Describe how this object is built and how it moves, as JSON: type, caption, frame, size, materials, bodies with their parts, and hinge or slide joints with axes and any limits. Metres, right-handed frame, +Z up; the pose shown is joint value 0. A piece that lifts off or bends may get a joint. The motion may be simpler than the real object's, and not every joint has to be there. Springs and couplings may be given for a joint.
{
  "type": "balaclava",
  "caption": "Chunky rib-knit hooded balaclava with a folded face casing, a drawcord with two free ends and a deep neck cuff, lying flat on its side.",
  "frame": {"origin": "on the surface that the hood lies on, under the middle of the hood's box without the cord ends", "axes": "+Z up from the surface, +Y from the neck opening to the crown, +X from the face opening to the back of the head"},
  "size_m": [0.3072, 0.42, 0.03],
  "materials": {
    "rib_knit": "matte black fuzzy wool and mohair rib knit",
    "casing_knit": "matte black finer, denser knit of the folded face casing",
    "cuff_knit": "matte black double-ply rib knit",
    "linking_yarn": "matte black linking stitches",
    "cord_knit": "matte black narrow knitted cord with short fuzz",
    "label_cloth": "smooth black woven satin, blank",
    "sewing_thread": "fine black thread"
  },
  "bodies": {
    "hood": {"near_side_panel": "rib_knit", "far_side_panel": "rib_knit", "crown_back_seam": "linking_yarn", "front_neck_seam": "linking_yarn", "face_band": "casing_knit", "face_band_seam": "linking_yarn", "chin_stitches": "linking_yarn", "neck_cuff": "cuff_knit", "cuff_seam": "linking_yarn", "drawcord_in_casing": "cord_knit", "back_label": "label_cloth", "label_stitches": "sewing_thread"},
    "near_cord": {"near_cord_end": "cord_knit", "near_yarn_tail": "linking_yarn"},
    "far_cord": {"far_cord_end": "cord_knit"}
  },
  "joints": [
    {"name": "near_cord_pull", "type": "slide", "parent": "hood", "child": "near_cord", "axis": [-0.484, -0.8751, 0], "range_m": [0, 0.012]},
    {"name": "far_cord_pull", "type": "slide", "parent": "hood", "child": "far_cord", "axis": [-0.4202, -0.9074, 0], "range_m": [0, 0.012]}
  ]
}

--

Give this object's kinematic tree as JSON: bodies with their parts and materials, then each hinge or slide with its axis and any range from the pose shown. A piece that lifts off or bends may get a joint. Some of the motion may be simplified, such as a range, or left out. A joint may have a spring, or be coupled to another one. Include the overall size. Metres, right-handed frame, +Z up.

--

DESCRIPTION OF THE TASK:
What is the number of lines in the data that hold the string "type"? Answer with the number only.

SOLUTION:
4